Le discours proeuropéen d’Emmanuel Macron a soulevé l’enthousiasme au Parlement européen. Et pourtant, il y rencontre des résistances. Comment l’expliquez-vous ?

Alain Lamassoure. Son élection a été ressentie comme une formidable bonne nouvelle dans toute l’Europe. Il arrive avec un préjugé très favorable, à un moment où l’Europe a besoin d’une relance. Il n’empêche que, sur le fond, il y peut y avoir des divergences.

Emmanuel Macron souhaite réitérer au Parlement européen la recomposition politique qu’il a menée en France, avec En Marche. Peut-il y arriver ?

Nous sommes 27 pays. Ce n’est pas le dirigeant de l’un des 27 qui va recomposer toute la politique européenne. Il a pu recomposer la politique française, parce qu’il est arrivé — avec un talent fou et un génie de la campagne — à un moment où les partis politiques français étaient tous en crise grave. Mais l’échiquier européen n’est pas l’échiquier national. Il n’y a pas, tout d’un coup, une famille européenne qui va naître pour dire : Macron est un Dieu, nous voulons soutenir sa politique. Son problème, c’est qu’à l’heure où nous parlons, il ne sait pas à quelle famille européenne il va se rattacher. Il va vraisemblablement vouloir en créer une nouvelle à partir de la famille centriste actuelle, qui l’accueillera sans doute volontiers. Mais pour être influent, pour avoir un maximum de députés, il va falloir qu’il trouve des partenaires importants dans les grands pays.

Qui peuvent-ils être ?

Le seul parti politique important, qui aura des effectifs sensibles et qui est totalement dans la ligne macronienne, c’est Ciudadanos en Espagne. Mais cela ne suffit pas.

N’y a-t-il pas tout de même une attente vis-à-vis de LREM, qui propose de former des majorités de projet ce qui est la spécificité du Parlement européen ?

Mercredi, lors du vote sur la fiscalité des entreprises, nous avons eu une alliance entre la droite, les socialistes, les centristes et les écolos. Cela, nous le faisons tous les jours. La recherche du compromis est inhérente à l’ADN du Parlement européen. S’ils viennent avec cet état d’esprit, nous les accueillerons à bras ouverts. Mais ce ne sont pas eux qui vont révolutionner le fonctionnement du système.

Pour les élections européennes, LREM souhaite rassembler « de Daniel Cohn-Bendit à Alain Juppé ». Quel regard portez-vous sur cette démarche ?
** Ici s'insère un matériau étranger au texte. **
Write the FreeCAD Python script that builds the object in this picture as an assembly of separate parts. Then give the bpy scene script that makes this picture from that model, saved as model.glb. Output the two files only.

Elle me semble à la fois naturelle et très sympathique. Sur sa politique européenne, Emmanuel Macron est capable de réunir beaucoup de personnalités au-delà du parti qu’il a créé. Il attirera, tous ceux qui, à droite, se sont comme moi évaporés de LR et à gauche, tous les socialistes modérés qui sont proeuropéens et ne se reconnaissent plus dans le PS actuel.